===== RECORDS FOR THE TASK =====

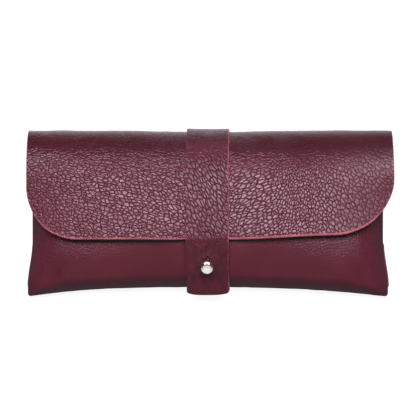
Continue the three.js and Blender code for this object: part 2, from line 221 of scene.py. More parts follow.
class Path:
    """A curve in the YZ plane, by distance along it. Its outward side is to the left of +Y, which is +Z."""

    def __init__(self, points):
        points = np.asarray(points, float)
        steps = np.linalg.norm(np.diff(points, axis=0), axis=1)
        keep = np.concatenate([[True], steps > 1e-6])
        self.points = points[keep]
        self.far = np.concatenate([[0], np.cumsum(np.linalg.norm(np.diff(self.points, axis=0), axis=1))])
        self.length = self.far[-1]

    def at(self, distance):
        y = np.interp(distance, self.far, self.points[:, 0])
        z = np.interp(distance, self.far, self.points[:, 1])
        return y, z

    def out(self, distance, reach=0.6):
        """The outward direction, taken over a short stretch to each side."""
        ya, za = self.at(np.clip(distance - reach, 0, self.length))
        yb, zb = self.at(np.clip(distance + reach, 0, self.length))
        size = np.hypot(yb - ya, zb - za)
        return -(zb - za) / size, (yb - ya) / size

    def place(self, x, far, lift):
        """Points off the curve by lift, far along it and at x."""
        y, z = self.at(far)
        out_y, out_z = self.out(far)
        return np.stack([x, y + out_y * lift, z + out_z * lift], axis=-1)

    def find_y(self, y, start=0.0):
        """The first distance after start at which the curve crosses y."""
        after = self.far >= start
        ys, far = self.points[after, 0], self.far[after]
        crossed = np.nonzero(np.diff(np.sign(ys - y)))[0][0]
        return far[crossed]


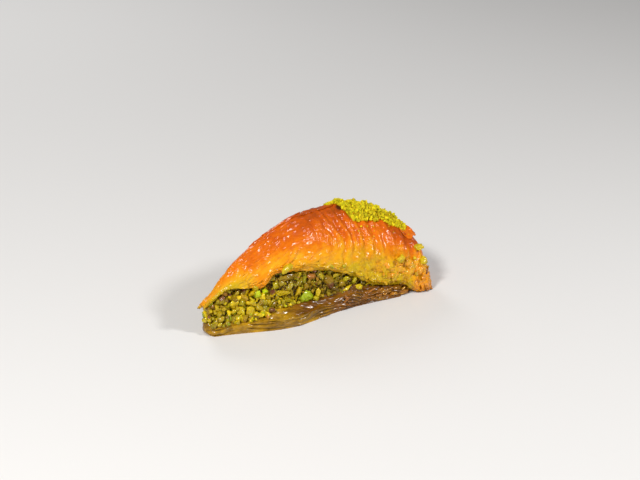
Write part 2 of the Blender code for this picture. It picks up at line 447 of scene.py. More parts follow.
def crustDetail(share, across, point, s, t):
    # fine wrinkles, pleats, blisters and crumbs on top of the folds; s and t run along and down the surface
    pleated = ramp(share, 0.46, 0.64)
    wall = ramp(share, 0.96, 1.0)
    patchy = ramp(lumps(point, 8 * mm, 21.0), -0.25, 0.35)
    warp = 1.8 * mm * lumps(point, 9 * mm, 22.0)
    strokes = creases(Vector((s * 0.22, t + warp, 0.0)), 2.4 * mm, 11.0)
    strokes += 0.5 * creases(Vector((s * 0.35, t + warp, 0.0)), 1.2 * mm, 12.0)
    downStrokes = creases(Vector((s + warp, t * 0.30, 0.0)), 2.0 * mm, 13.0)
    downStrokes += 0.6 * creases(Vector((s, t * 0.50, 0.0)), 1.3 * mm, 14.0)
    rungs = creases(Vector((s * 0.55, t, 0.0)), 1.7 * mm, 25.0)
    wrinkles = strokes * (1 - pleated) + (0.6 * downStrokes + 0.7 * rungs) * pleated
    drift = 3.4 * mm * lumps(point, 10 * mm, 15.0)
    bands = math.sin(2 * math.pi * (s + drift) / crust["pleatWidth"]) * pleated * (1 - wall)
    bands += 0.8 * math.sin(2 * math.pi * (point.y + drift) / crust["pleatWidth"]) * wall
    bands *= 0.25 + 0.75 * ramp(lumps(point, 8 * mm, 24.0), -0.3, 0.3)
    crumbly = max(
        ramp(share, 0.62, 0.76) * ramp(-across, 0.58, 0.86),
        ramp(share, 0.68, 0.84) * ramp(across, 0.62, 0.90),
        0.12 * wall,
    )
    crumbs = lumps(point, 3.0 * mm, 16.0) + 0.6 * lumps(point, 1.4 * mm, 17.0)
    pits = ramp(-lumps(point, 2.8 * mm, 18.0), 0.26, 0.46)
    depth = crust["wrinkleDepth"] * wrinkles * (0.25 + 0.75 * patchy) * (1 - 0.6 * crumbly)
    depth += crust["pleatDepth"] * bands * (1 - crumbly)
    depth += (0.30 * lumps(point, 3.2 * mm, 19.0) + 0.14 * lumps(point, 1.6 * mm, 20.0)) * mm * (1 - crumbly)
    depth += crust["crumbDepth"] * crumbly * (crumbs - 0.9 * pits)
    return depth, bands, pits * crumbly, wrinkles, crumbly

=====

REQUIREMENT:
Identify and copy lines that hold the string "parts".

WORKED ANSWER:
Continue the three.js and Blender code for this object: part 2, from line 221 of scene.py. More parts follow.
Write part 2 of the Blender code for this picture. It picks up at line 447 of scene.py. More parts follow.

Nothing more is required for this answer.